» Rows from an object dataset
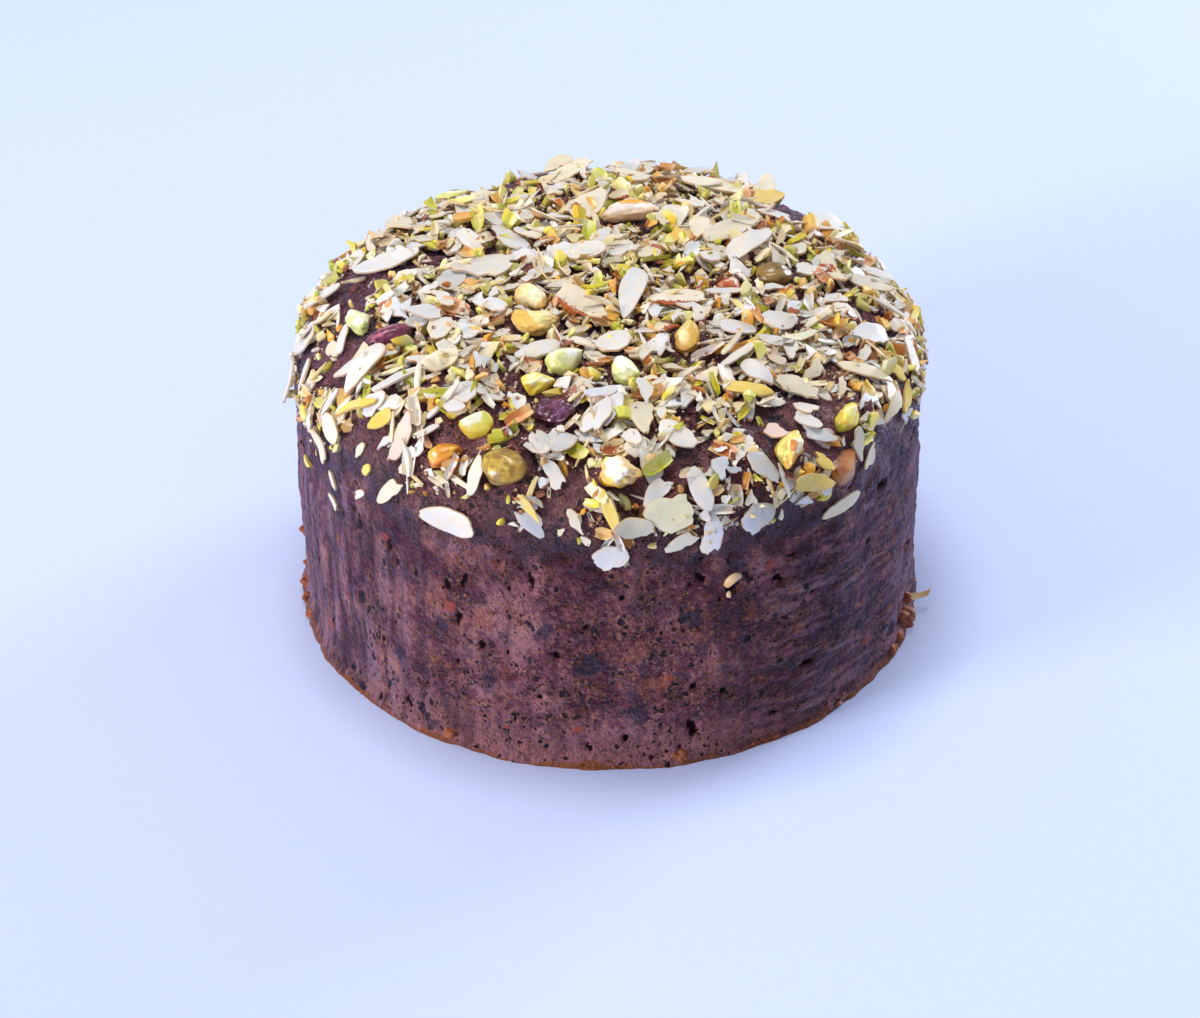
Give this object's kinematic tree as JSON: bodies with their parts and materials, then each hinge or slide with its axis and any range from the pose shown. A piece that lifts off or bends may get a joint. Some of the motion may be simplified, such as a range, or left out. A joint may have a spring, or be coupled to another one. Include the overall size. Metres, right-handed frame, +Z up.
{
  "type": "fruit cake",
  "caption": "Round dark fruit cake, uncut, with a softly domed top covered in almond flakes, chopped nuts and raisins.",
  "frame": {"origin": "centre of the flat base, on the surface that the cake stands on", "axes": "+Z up along the cake's axis; -Y is the front, the side that the reference view looks at; +X to the right of it"},
  "size_m": [0.1557, 0.1557, 0.0917],
  "materials": {
    "cake_crumb": "moist dark fruit cake crumb, satin",
    "almond_flake": "blanched almond slice, matt, ivory white",
    "raisin_dark": "dried dark fruit, waxy",
    "raisin_golden": "dried golden fruit, waxy",
    "pistachio": "shelled pistachio, smooth, yellow green",
    "toasted_nut": "toasted nut kernel, smooth, golden",
    "almond_skin": "almond with its brown skin, matt"
  },
  "bodies": {
    "root": {"cake": "cake_crumb", "raisin_dark": "raisin_dark", "raisin_golden": "raisin_golden", "raisin_olive": "raisin_golden", "cranberry": "raisin_dark", "pistachio_1": "pistachio", "pistachio_2": "pistachio", "pistachio_3": "pistachio", "pistachio_4": "pistachio", "pistachio_5": "pistachio", "pistachio_6": "pistachio", "pistachio_7": "pistachio", "pistachio_8": "pistachio", "cashew_1": "toasted_nut", "cashew_2": "toasted_nut", "peanut_1": "toasted_nut", "peanut_2": "toasted_nut", "peanut_3": "toasted_nut", "walnut_1": "toasted_nut", "walnut_2": "toasted_nut", "almond_1": "almond_skin"}
  },
  "joints": []
}
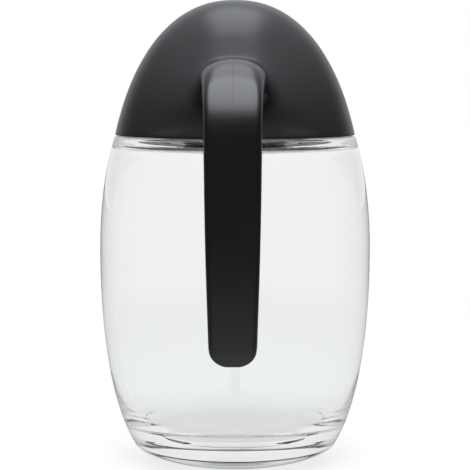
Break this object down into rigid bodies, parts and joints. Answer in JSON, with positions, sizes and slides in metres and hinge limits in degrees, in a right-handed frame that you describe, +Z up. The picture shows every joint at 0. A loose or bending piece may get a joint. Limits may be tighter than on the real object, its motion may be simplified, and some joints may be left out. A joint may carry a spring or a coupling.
{
  "type": "oil cruet",
  "caption": "Glass oil cruet with a domed screw cap that carries an arched handle, a pouring spout and a weighted flap that shuts it.",
  "frame": {"origin": "centre of the bottle's flat foot, on the surface that the cruet stands on", "axes": "+Z up along the bottle's axis, the handle towards -Y, the spout and its flap towards +Y, +X across"},
  "size_m": [0.094, 0.129, 0.16],
  "materials": {
    "glass": "clear and glossy, with a faint green-grey tint in the thick floor",
    "charcoal_plastic": "satin charcoal moulding",
    "inner_plastic": "black moulding, smooth",
    "silicone": "dull black silicone",
    "steel": "turned stainless steel"
  },
  "bodies": {
    "glass": {"glass_bottle": "glass"},
    "seal": {"neck_gasket": "silicone"},
    "cap": {"inner_cap": "inner_plastic", "dome_with_handle": "charcoal_plastic", "pour_spout": "inner_plastic", "spout_grommet": "silicone", "vent_tube": "inner_plastic", "vent_valve": "silicone", "hinge_pin": "steel"},
    "flap": {"spout_flap": "charcoal_plastic", "flap_pad": "silicone", "flap_weight": "steel"}
  },
  "joints": [
    {"name": "cap_lift", "type": "slide", "parent": "glass", "child": "seal", "axis": [0, 0, 1], "range_m": [0, 0.012]},
    {"name": "cap_turn", "type": "hinge", "parent": "seal", "child": "cap", "pos_m": [0, 0, 0.118], "axis": [0, 0, 1], "range_deg": [0, 360]},
    {"name": "flap_swing", "type": "hinge", "parent": "cap", "child": "flap", "pos_m": [0, 0.02398, 0.14355], "axis": [1, 0, 0], "range_deg": [0, 45]}
  ],
  "couplings": [
    {"joint": "cap_lift", "follows": "cap_turn", "m_per_rad": 0.0019098}
  ]
}
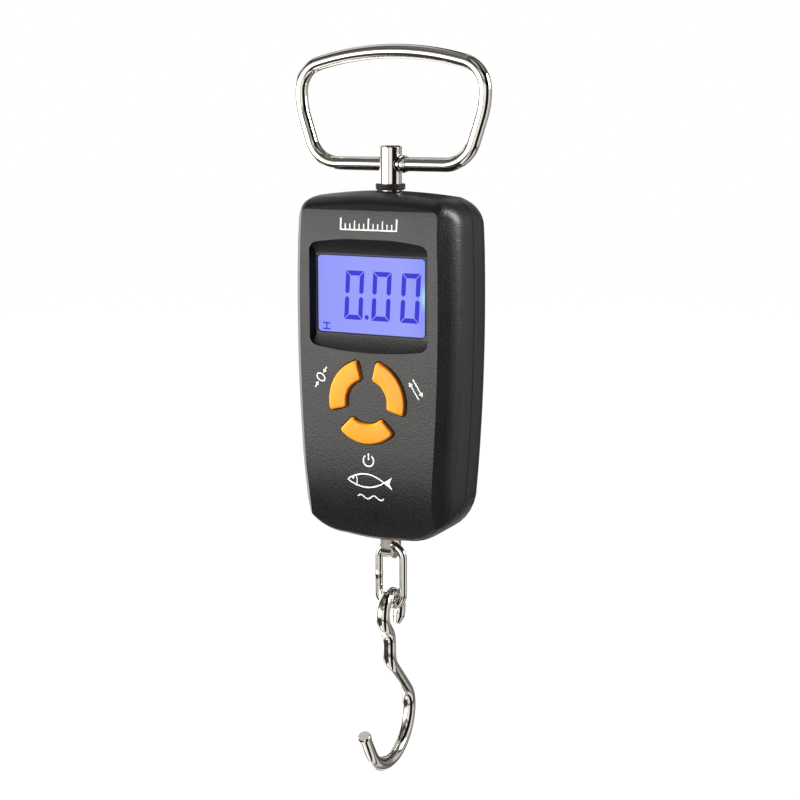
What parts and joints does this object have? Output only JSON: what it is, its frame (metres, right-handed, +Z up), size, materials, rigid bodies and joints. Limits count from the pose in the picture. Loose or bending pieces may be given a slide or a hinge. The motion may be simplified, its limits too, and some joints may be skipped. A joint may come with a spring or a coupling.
{
  "type": "digital fish scale",
  "caption": "Hanging digital fish scale: wire handle on a post, black case with lit display and ring of keys, load cell, oval link and bent-wire hook.",
  "frame": {"origin": "underside of the handle's top bar, in the middle, where the scale is held or hung", "axes": "+Z up along the load axis, -Y towards the person reading the display, +X to that person's right"},
  "size_m": [0.0616, 0.0333, 0.2128],
  "materials": {
    "chromed_wire": "polished nickel-chrome plate",
    "chromed_post": "polished nickel-chrome plate",
    "black_rubber": "matt rubber",
    "brass": "turned",
    "black_abs": "fine spark texture",
    "display_window": "clear acrylic, lit blue from behind",
    "lcd_glass": "lit blue display",
    "white_diffuser": "moulded diffuser",
    "led": "moulded",
    "circuit_board": "solder mask",
    "black_epoxy": "poured epoxy",
    "ceramic_parts": "ceramic",
    "orange_abs": "satin moulded",
    "switch_case": "moulded",
    "switch_plunger": "moulded",
    "aluminium": "machined",
    "gauge_film": "polyimide film",
    "lead_insulation": "PVC",
    "steel": "ground",
    "nickel_steel": "nickel plated",
    "battery_sleeve": "printed sleeve",
    "nickel_wire": "nickel plated",
    "nickel_plate": "nickel plated",
    "screw_steel": "zinc plated",
    "chromed_link": "polished nickel-chrome plate",
    "chromed_hook": "polished nickel-chrome plate"
  },
  "bodies": {
    "handle": {"handle": "chromed_wire"},
    "housing": {"handle_post": "chromed_post", "post_collar": "black_rubber", "post_nut": "brass", "front_cover": "black_abs", "rear_cover": "black_abs", "display_window": "display_window", "window_gasket": "black_rubber", "lcd_glass": "lcd_glass", "backlight_guide": "white_diffuser", "backlight_leds": "led", "contact_strip": "black_rubber", "main_board": "circuit_board", "controller_chip": "black_epoxy", "board_parts": "ceramic_parts", "tare_switch": "switch_case", "unit_switch": "switch_case", "power_switch": "switch_case", "load_cell": "aluminium", "strain_gauges": "gauge_film", "gauge_leads": "lead_insulation", "lug_pin": "steel", "hook_lug": "nickel_steel", "battery_left": "battery_sleeve", "battery_right": "battery_sleeve", "contact_springs": "nickel_wire", "contact_plates": "nickel_plate", "bridge_plate": "nickel_plate", "battery_leads": "lead_insulation", "case_screws": "screw_steel", "board_screws": "screw_steel", "cell_screws": "screw_steel"},
    "tare_button": {"tare_key": "orange_abs", "tare_plunger": "switch_plunger"},
    "unit_button": {"unit_key": "orange_abs", "unit_plunger": "switch_plunger"},
    "power_button": {"power_key": "orange_abs", "power_plunger": "switch_plunger"},
    "door": {"battery_door": "black_abs"},
    "link": {"chain_link": "chromed_link"},
    "hook": {"hook": "chromed_hook"}
  },
  "joints": [
    {"name": "handle_pivot", "type": "hinge", "parent": "handle", "child": "housing", "pos_m": [0, 0, -0.029], "axis": [1, 0, 0], "range_deg": [-90, 90]},
    {"name": "tare_press", "type": "slide", "parent": "housing", "child": "tare_button", "axis": [0, 1, 0], "range_m": [0, 0.0006], "stiffness_N_per_m": 1000, "springref_m": -0.0008},
    {"name": "unit_press", "type": "slide", "parent": "housing", "child": "unit_button", "axis": [0, 1, 0], "range_m": [0, 0.0006], "stiffness_N_per_m": 1000, "springref_m": -0.0008},
    {"name": "power_press", "type": "slide", "parent": "housing", "child": "power_button", "axis": [0, 1, 0], "range_m": [0, 0.0006], "stiffness_N_per_m": 1000, "springref_m": -0.0008},
    {"name": "door_hinge", "type": "hinge", "parent": "housing", "child": "door", "pos_m": [0, 0.0082, -0.128], "axis": [-1, 0, 0], "range_deg": [0, 80]},
    {"name": "link_swing", "type": "hinge", "parent": "housing", "child": "link", "pos_m": [0, 0, -0.13984], "axis": [1, 0, 0], "range_deg": [-60, 60]},
    {"name": "hook_swing", "type": "hinge", "parent": "link", "child": "hook", "pos_m": [0, 0, -0.15844], "axis": [1, 0, 0], "range_deg": [-45, 45]}
  ]
}
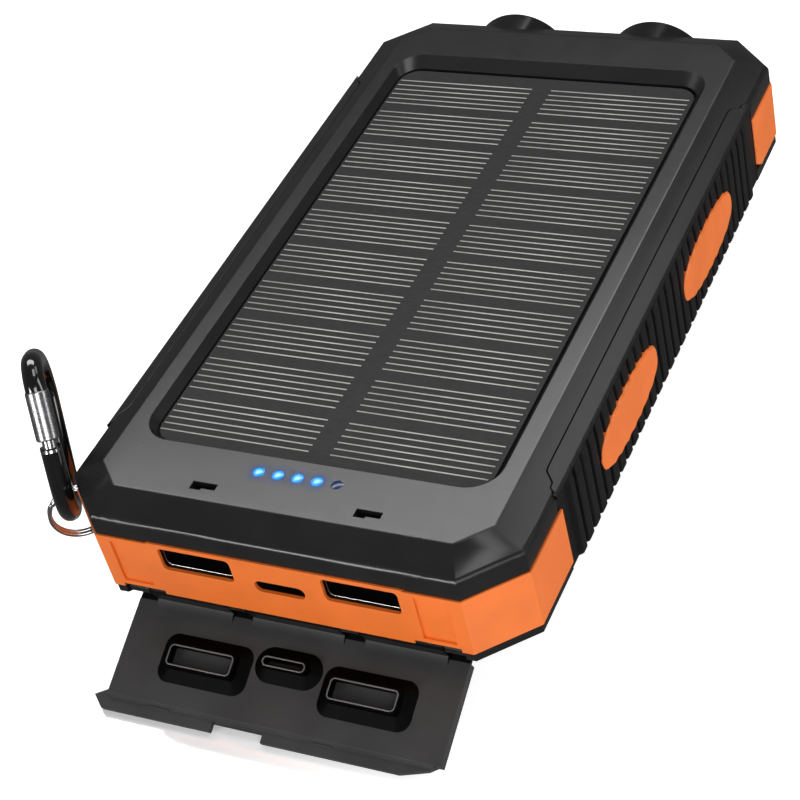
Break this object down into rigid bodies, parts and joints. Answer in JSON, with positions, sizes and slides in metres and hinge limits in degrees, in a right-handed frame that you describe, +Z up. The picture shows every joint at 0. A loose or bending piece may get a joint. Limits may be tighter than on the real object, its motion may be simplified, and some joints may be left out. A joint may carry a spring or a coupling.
{
  "type": "solar power bank",
  "caption": "Rugged solar power bank with hinged port flap, side grips, twin torch heads and a small carabiner.",
  "frame": {"origin": "centre of the flat bottom face of the case", "axes": "+Z up through the solar panel, +Y towards the torch end, +X right seen from the port end"},
  "size_m": [0.0928, 0.1592, 0.0467],
  "materials": {
    "case": "fine-grained matt black moulding",
    "flap": "matt black moulding",
    "orange": "satin orange moulding",
    "grip": "ribbed matt rubber",
    "silicone": "soft black silicone",
    "port_black": "black insulator",
    "contact_shell": "bright stamped steel",
    "board": "green solder mask",
    "chips": "black moulded packages",
    "solar_base": "black laminate",
    "solar_cell": "dark silicon with printed lines",
    "clear_film": "clear laminate",
    "tape": "black foam tape",
    "light_guide": "clear blue-lit acrylic",
    "led": "white chip LEDs",
    "battery": "foil pouch",
    "foam": "grey foam",
    "lead": "red and black insulation",
    "torch_bezel": "gloss black",
    "reflector": "vacuum-metallised",
    "lens": "clear",
    "screw": "blackened steel",
    "steel": "bright nickel",
    "clip_black": "gloss black lacquer",
    "clip_gate": "satin silver"
  },
  "bodies": {
    "case": {"battery_leads": "lead", "battery_lower": "battery", "battery_pad": "foam", "battery_upper": "battery", "bottom_cover": "case", "capacitors": "chips", "case_screws": "screw", "charge_leds": "led", "control_chips": "chips", "flap_pin": "screw", "front_bumper": "orange", "grip_inlay_left_front": "orange", "grip_inlay_left_rear": "orange", "grip_inlay_right_front": "orange", "grip_inlay_right_rear": "orange", "grip_left": "grip", "grip_right": "grip", "lanyard_pin": "steel", "led_board": "board", "light_guide": "light_guide", "main_board": "board", "panel_tape": "tape", "port_plate": "port_black", "power_inductor": "chips", "rear_corner_left": "orange", "rear_corner_right": "orange", "solar_board": "solar_base", "solar_cells": "solar_cell", "solar_film": "clear_film", "switch_board": "board", "switch_can": "contact_shell", "top_cover": "case", "torch_bezel_left": "torch_bezel", "torch_bezel_right": "torch_bezel", "torch_board": "board", "torch_emitters": "led", "torch_lens_left": "lens", "torch_lens_right": "lens", "torch_reflector_left": "reflector", "torch_reflector_right": "reflector", "torch_seal_left": "silicone", "torch_seal_right": "silicone", "usb_a_shell_left": "contact_shell", "usb_a_shell_right": "contact_shell", "usb_a_tongue_left": "port_black", "usb_a_tongue_right": "port_black", "usb_c_shell": "contact_shell", "usb_c_tongue": "port_black"},
    "flap": {"port_flap": "flap", "flap_plug_left": "silicone", "flap_plug_right": "silicone", "flap_plug_middle": "silicone"},
    "button": {"power_button": "silicone"},
    "plunger": {"switch_plunger": "port_black"},
    "ring": {"split_ring": "steel"},
    "clip": {"carabiner_body": "clip_black", "gate_pin": "steel"},
    "gate": {"carabiner_gate": "clip_gate", "gate_spring": "steel"}
  },
  "joints": [
    {"name": "flap_hinge", "type": "hinge", "parent": "case", "child": "flap", "pos_m": [0, -0.06863, 0.004], "axis": [1, 0, 0], "range_deg": [-112.7, 0]},
    {"name": "button_press", "type": "slide", "parent": "case", "child": "button", "axis": [1, 0, 0], "range_m": [0, 0.0004], "stiffness_N_per_m": 600},
    {"name": "switch_press", "type": "slide", "parent": "case", "child": "plunger", "axis": [1, 0, 0], "range_m": [0, 0.0004]},
    {"name": "ring_swing", "type": "hinge", "parent": "case", "child": "ring", "pos_m": [-0.039, -0.0604, 0.0118], "axis": [0.6252, -0.7804, 0], "range_deg": [-5, 12]},
    {"name": "clip_swing", "type": "hinge", "parent": "ring", "child": "clip", "pos_m": [-0.04219, -0.06309, 0.01278], "axis": [0.5194, -0.6877, 0.5073], "range_deg": [0, 100]},
    {"name": "gate_open", "type": "hinge", "parent": "clip", "child": "gate", "pos_m": [-0.04301, -0.05941, 0.0332], "axis": [-0.8201, -0.5681, 0.0695], "range_deg": [-28, 0], "stiffness_Nm_per_rad": 0.004}
  ],
  "couplings": [
    {"joint": "switch_press", "follows": "button_press", "ratio": 1}
  ]
}
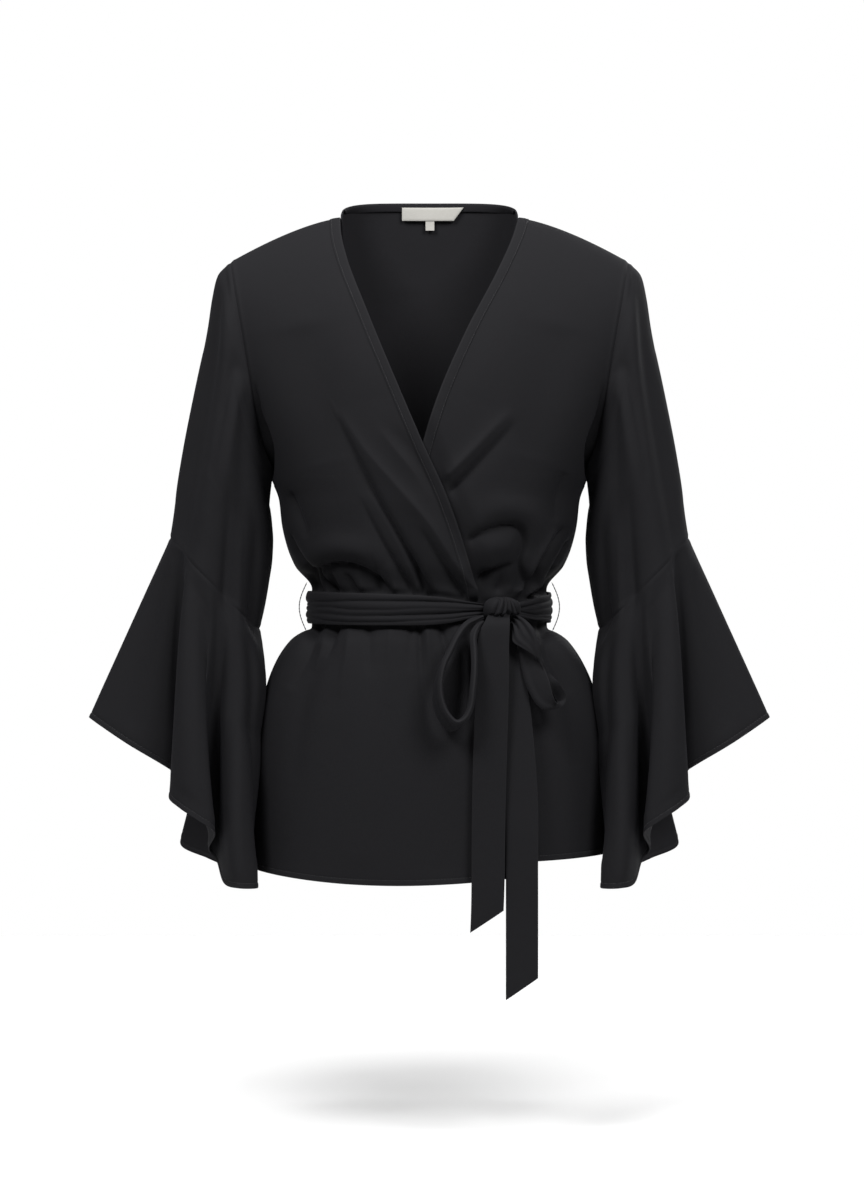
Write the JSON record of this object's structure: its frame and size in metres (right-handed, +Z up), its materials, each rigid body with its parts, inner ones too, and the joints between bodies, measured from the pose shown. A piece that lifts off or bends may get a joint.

» Instruction
For the string "JSON", count the lines of the entries above that include it; answer with the number only.

» Final answer
5